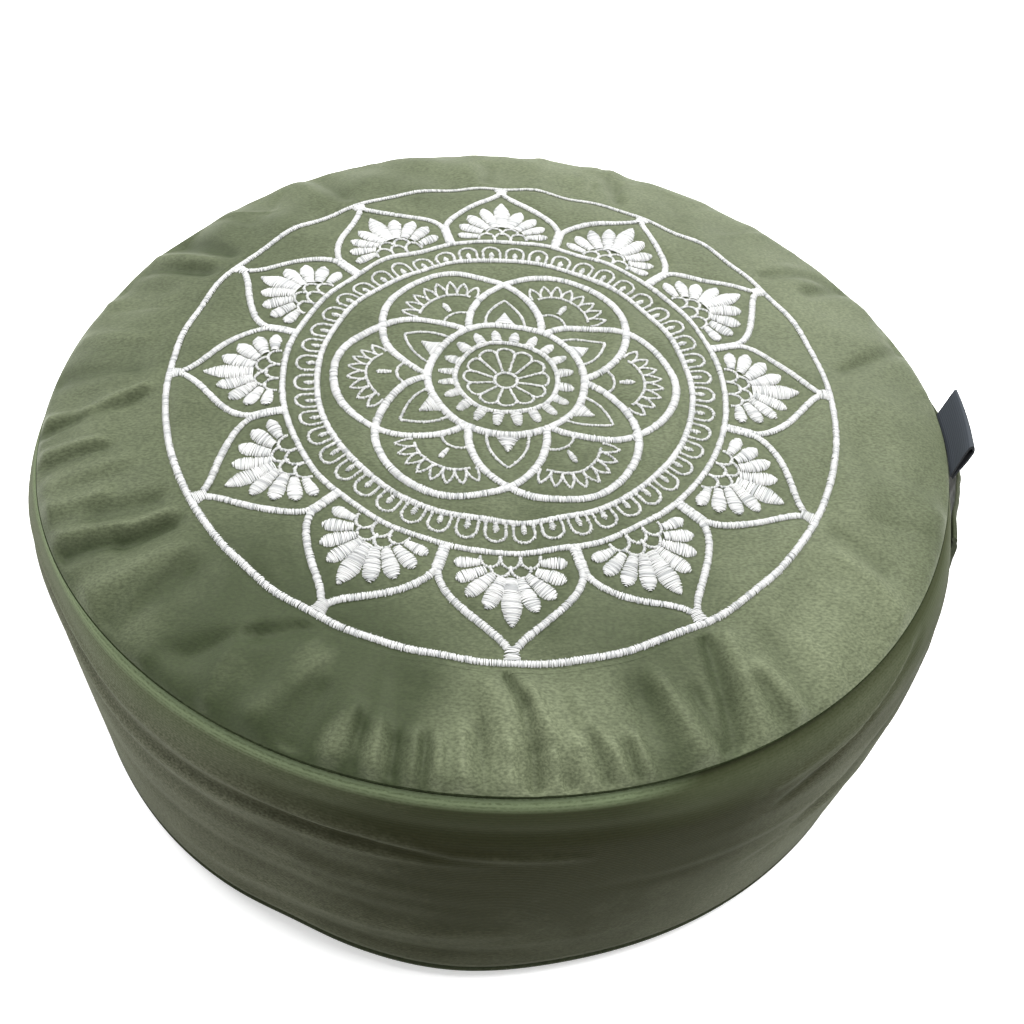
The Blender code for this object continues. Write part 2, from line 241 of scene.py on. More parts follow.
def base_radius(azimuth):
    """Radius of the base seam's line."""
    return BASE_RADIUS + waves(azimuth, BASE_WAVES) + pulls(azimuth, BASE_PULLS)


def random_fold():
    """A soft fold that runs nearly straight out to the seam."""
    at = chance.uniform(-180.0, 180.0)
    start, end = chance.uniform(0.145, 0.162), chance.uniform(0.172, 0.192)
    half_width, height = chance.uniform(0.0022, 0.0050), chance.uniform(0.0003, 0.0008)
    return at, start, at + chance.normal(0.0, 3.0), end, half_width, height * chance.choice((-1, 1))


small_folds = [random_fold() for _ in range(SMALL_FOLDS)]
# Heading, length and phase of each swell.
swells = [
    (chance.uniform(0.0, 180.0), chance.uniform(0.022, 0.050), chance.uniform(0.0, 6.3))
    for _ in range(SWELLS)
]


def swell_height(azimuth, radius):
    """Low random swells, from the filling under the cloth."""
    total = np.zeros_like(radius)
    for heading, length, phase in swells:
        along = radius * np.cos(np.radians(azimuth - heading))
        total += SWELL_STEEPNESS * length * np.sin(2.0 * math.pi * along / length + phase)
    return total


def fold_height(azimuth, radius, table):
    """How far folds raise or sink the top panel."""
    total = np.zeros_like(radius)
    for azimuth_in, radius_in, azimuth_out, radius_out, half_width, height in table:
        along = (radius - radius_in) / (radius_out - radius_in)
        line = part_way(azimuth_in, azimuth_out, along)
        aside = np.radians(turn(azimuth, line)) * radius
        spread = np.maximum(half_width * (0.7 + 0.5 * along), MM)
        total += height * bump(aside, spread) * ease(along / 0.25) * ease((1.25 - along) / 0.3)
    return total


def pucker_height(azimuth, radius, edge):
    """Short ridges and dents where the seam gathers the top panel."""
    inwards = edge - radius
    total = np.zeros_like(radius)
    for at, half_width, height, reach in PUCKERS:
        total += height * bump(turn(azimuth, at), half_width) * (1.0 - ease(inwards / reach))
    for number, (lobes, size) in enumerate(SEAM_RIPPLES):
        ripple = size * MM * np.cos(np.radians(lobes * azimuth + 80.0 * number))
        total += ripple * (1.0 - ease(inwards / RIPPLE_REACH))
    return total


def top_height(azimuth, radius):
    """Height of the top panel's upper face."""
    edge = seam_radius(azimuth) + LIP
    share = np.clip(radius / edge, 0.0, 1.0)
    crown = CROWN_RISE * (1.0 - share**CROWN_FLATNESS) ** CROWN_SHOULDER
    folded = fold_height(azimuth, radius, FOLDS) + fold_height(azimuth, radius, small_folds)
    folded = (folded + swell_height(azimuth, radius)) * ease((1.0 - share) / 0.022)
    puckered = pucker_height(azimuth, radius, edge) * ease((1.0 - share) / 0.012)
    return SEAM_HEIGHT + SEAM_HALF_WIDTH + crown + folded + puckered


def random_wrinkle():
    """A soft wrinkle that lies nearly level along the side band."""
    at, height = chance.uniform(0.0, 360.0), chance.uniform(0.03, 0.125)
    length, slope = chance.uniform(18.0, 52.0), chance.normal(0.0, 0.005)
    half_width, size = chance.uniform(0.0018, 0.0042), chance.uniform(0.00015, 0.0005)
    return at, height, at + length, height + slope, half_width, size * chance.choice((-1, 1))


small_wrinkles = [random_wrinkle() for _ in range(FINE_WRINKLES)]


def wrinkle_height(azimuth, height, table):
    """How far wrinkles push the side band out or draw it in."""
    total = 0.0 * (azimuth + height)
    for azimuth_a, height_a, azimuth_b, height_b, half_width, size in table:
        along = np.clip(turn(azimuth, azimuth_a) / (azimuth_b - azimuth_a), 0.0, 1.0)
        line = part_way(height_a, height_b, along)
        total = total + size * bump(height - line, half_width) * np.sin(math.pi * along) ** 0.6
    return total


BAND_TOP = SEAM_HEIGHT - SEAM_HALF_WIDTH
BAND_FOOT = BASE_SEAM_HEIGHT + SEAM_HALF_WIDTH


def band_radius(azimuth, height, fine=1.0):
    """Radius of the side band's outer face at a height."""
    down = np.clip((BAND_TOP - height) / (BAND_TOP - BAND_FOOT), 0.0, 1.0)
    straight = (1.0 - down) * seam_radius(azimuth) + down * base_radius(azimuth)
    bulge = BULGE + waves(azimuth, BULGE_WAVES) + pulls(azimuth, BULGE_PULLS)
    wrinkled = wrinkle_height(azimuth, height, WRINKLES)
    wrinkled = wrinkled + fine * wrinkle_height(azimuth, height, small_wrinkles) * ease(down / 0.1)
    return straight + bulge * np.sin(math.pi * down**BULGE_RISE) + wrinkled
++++
▶ [What is asked]: Exactly repeat the lines running from the top of the listing to the line bearing "return at, start, at", both of those lines included, and only them.

▶ [Result of the exercise]:
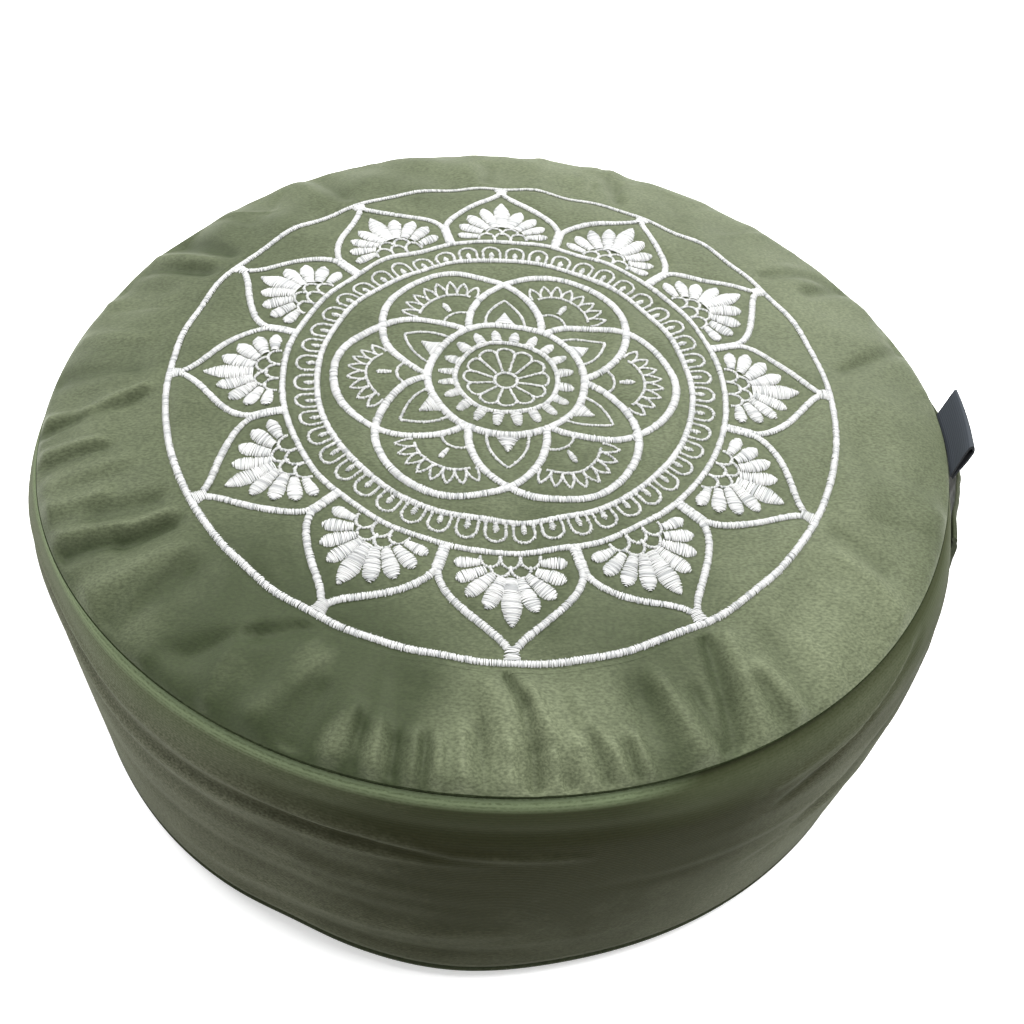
The Blender code for this object continues. Write part 2, from line 241 of scene.py on. More parts follow.
def base_radius(azimuth):
    """Radius of the base seam's line."""
    return BASE_RADIUS + waves(azimuth, BASE_WAVES) + pulls(azimuth, BASE_PULLS)


def random_fold():
    """A soft fold that runs nearly straight out to the seam."""
    at = chance.uniform(-180.0, 180.0)
    start, end = chance.uniform(0.145, 0.162), chance.uniform(0.172, 0.192)
    half_width, height = chance.uniform(0.0022, 0.0050), chance.uniform(0.0003, 0.0008)
    return at, start, at + chance.normal(0.0, 3.0), end, half_width, height * chance.choice((-1, 1))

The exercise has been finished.